Not wanting to give up looking for information, I next went to the Wetzel Chronicle office and began looking through the papers archives for the year 1980. Finally, after some searching, I saw on the editorial page a column written by Don Palmerine. The story was titled, “The Elephants are Coming.” I figured his story was the information I was looking for. Don’s story started out that when he heard the elephants were coming to town, he wanted to interview an elephant named, Bimbo. Turns out the story was not about the elephants coming to downtown, but a story about Republicans and Cemocrats. He used the elephant as a way to tell his story.
Once again, I found myself wanting more information about the downtown events. Fortunately, I finally caught up with Tom and asked my curiosity questions. He explained the circus was the Royal Hanneford Circus. When I researched the name, I found out it is thought to be the oldest circus in the world. It is believed to have it beginnings in 1690. It began touring and performing in 1807. I check the internet and it is still touring in 2017.
Tom went on to explain that in May of 1980 the circus came to Wheeling. The civic center was hosting a truck pull and there was no space for the circus until the following week. Tom was contacted and asked for help through his business, Radio Shack. They were the local sales agent for civic center tickets. The circus explained the situation and asked if there was any way they could come to New Martinsville for the week. Tom, with the help of the downtown merchants, in a short time period made arrangements to host the circus and its animals.
The circus owners were grateful for the community’s openness. They wanted to show their gratitude by providing entertainment while in town. They came with not only elephants, but tigers, horses and side show performers. They set up the temporary housing in the old Silco parking lot. Families flocked to the location to see the animals.
Come Saturday morning, the day of the show, the downtown streets were flooded by a heavy rain. But, by one o’clock the streets were dried out and a large crowd of people gathered for the race. The crowd was entertained by jugglers, clowns, balancing acts along with other various entertainment.

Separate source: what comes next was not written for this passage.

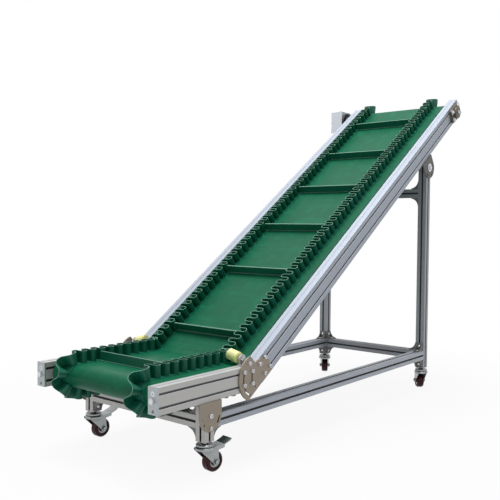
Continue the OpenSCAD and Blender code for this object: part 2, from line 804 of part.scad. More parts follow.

Then came the main event, the elephant race. In front of the theater, three elephants knelt down as riders positioned themselves on the animals’ backs. I asked Tom who were the riders. He explained one was ridden by its handler. The second was ridden by Joe Freeland. The third was ridden by a young coach from Paden City, whose name he could not remember. After riders were safely in their seats, the race began. Now, the truth is, I don’t believe it was much of a race, as it was a quick 100 foot walk. A crowd of o lookers filled the short race course that stretched from the theater to the front of the county commission. But, still it was a onetime event in the history of our community. The whole show was covered by the local radio station WKGI.
You may be wondering, why write about an elephant race that took place thirty-seven years ago? Given the world we live in today, it is unlikely there ever will be another elephant in our town. Circus and animal acts are vanishing. And for good reasons, still, it’s sad in a way. I don’t believe the elephants were happy about being part of the day’s entertainment back then. But, for some people, that may have been the only time in their life they got to see and touch an elephant. I’ll bet for a few people they may still remember touching the trunk of an elephant on Main Street.
Summer, in New Martinsville when I was growing up, was a time of carnivals. Twirling, brightly lit rides and side shows, with odd and mysterious performers, drew crowds to the midway. The evening air, next to the rail tracks in Brooklyn, smelled of fresh saw dust and hot popcorn. And when the rare circus came to town, it brought excitement with high-wire acts, dare-devil motorcycle performers and clowns. And yes, they brought elephant shows.
I am glad that Don Mason and Tom Myslinsky remembered those events, and helped me re-tell the story from 37 years ago. Our community’s history is often retold by those who were part of the events. Maybe in a couple hundred years, a historian who is going through scanned newspapers, finds this story. They’ll say to their children, “Did you know they once had elephants on Main Street? One child asks, “What was an elephant?” The other child asks, “Where was Main Street?” That’s how it may be without story tellers who preserve our town’s history as we look back Through the lens.